Some transactions require regulatory approvals, including antitrust review or sector-specific consents, depending on business size and industry. Parties must assess potential filing obligations early to estimate timing and possible remedies. Failure to secure required approvals can delay or unwind a transaction, so early regulatory assessment is essential to deal planning. Even when formal filings are not required, notices to third parties such as landlords, licensors, or government agencies may be necessary to transfer contracts or permits. Legal coordination ensures compliance with notice requirements and reduces the risk of post-closing interruptions.
Escrow and holdback arrangements typically set aside a portion of the purchase price for a defined period to secure indemnity claims and purchase price adjustments.
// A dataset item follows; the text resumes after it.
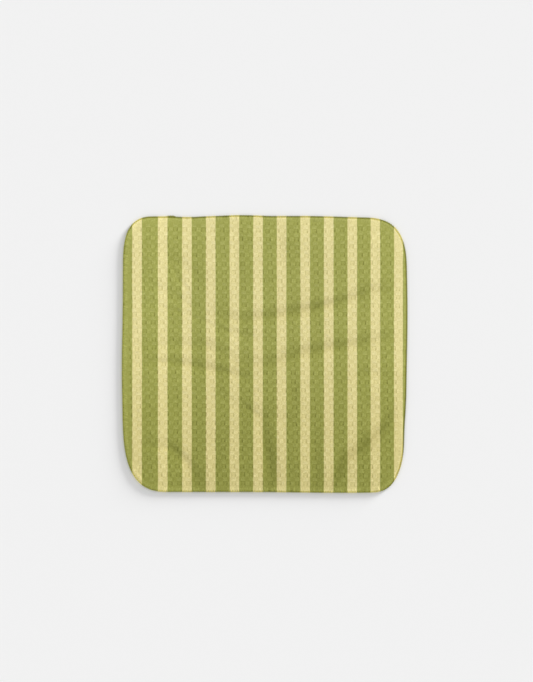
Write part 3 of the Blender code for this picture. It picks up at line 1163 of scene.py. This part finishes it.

The escrow amount, release schedule, and claim procedures are negotiated to balance buyer protection with seller liquidity needs. Escrows reduce friction by providing a clear recovery source for valid claims. Parties also negotiate deductions for specific known liabilities, thresholds for claims, and dispute resolution procedures. A clearly defined escrow agreement minimizes ambiguity about access to funds and the timing of releases following claim resolution or the expiration of survival periods.
Tax considerations heavily influence whether a deal is structured as an asset sale or an equity sale, affecting net proceeds to sellers and post-closing tax positions for buyers. Tax analysis informs allocation of purchase price among asset categories, potential tax liabilities, and the most efficient structure given the parties’ objectives. Coordinating legal and tax advisors early ensures that transactional documents reflect agreed tax treatment and meet reporting requirements. Proper planning can preserve value, reduce unexpected tax burdens, and align the transaction with broader financial and estate planning goals.